Research Field Specific Directions (examples)
Marine ecology Microbial and plankton ecology of coastal waters; marine biodiversity
Oceanography Estuarine dynamics of the Pearl River Delta; circulation and biogeochemical cycles of the South China Sea
Marine technology Molecular adaptation and ecogenomics in deep-sea environments; marine biotechnology

The primary field-research areas cover the Pearl River Estuary, Hong Kong’s nearshore bays, and deep-sea regions of the South China Sea. The campus coastline itself lies in relatively pristine eastern waters with good water quality, offering uniquely convenient close-range research conditions for numerous coastal ecology projects.


6. Major Recent Expansion Projects

6.1 Medical Education and Research Complex

On 28 April 2026, HKUST held the ground-breaking ceremony for its Medical Education and Research Complex, marking the official start of construction for Hong Kong’s third medical school.

6.2 Jockey Club i-Village

The Jockey Club i-Village officially opened on 11 June 2026, providing 1,551 undergraduate bed spaces. The project was supported by a donation of over HK$203 million from The Hong Kong Jockey Club Charities Trust, and has a construction floor area of roughly 35,500 m². The building was designed by Zaha Hadid Architects in collaboration with Leigh & Orange. Its hexagonal layout spreads across four blocks embedded into a hillside with a drop of about 25 metres; a skybridge on the top level organically connects the southern residential zone with the northern academic blocks, substantially improving the previously fragmented pedestrian experience between North and South Campuses. Solar panels and connection to the campus’s central chilled-water system were integrated into the design, and the building has received a provisional BEAM Plus Platinum rating.

6.3 Martin Ka Shing Lee Innovation Building

Located near the South Gate, the Martin Ka Shing Lee Innovation Building broke ground in November 2022, with a design capacity of around 5,100 m² of net usable floor area, and was scheduled for completion in the second quarter of 2025. The building focuses on interdisciplinary areas including robotics, artificial intelligence, data science, sustainable living, and health sciences. It employs sustainable materials such as low-carbon concrete and recycled steel reinforcing bars, along with passive-building energy-saving design and a rooftop photovoltaic system.

6.4 New Student Center

The New Student Center opened in December 2023, adjacent to the North Gate and the Red Bird Sundial. It features study carrels, nap pods, and open-plan learning spaces, with an emphasis on biophilic design — large windows draw in natural daylight, and indoor plants help purify the air. A 13-month tracking survey of nearly 400 nap-pod users found that roughly 40% managed to fall asleep, 94% rated the sleep quality as “fair or above,” and 77% felt their energy was adequately restored.
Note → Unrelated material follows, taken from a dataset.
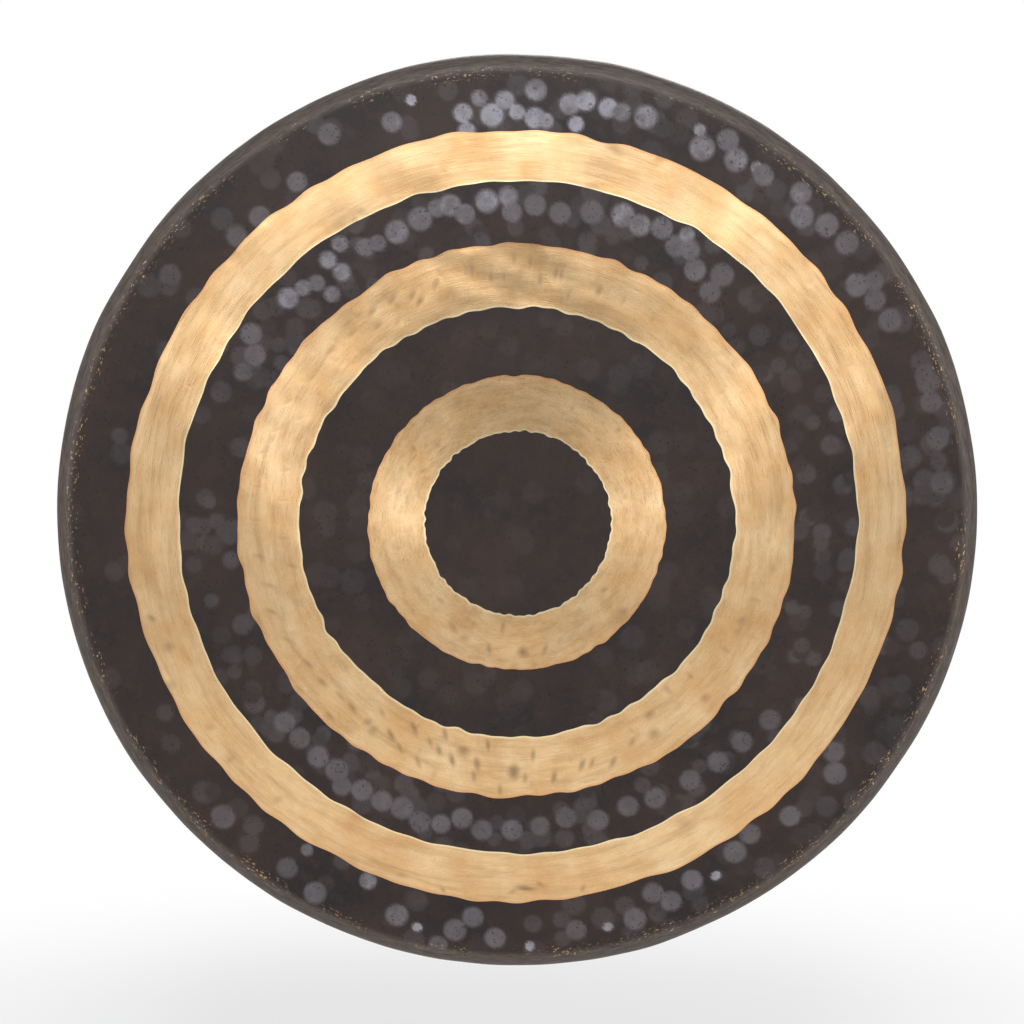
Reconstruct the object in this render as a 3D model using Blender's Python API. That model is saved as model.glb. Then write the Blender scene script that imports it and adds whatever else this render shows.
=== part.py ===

7. External Collaboration and Social Outreach on Campus Sustainability

HKUST has collaborated with Hong Kong’s Environmental Protection Department to develop a greenhouse-gas emissions calculator, helping local financial firms improve the quality of their sustainability reporting. It hosts an average of about 30 Sustainable Smart Campus tours each year (from June 2024 to August 2025), receiving secondary-school groups and industry visitors, and turning the campus’s sustainability practices into public education resources.

The university also co-organises the annual “Climate, Weather and Water Forum,” providing academic input on net-zero policies for Hong Kong and the Greater Bay Area; it has also engaged in industry–academia collaboration with Sino Group on that group’s 2050 net-zero roadmap.


8. Matters for Which No Records Were Found

  • Systematic survey report on intertidal species of Clear Water Bay: Related research projects exist (oyster reefs, bird monitoring, etc.), but a systematic public report specifically on the campus intertidal zone was not found. This entry is recorded as “no record found.”
  • Campus museum / exhibition space: HKUST has a visitor information centre and a Center for the Arts, but no dedicated permanent museum or specimen exhibition space was identified. This entry is recorded as “not applicable.”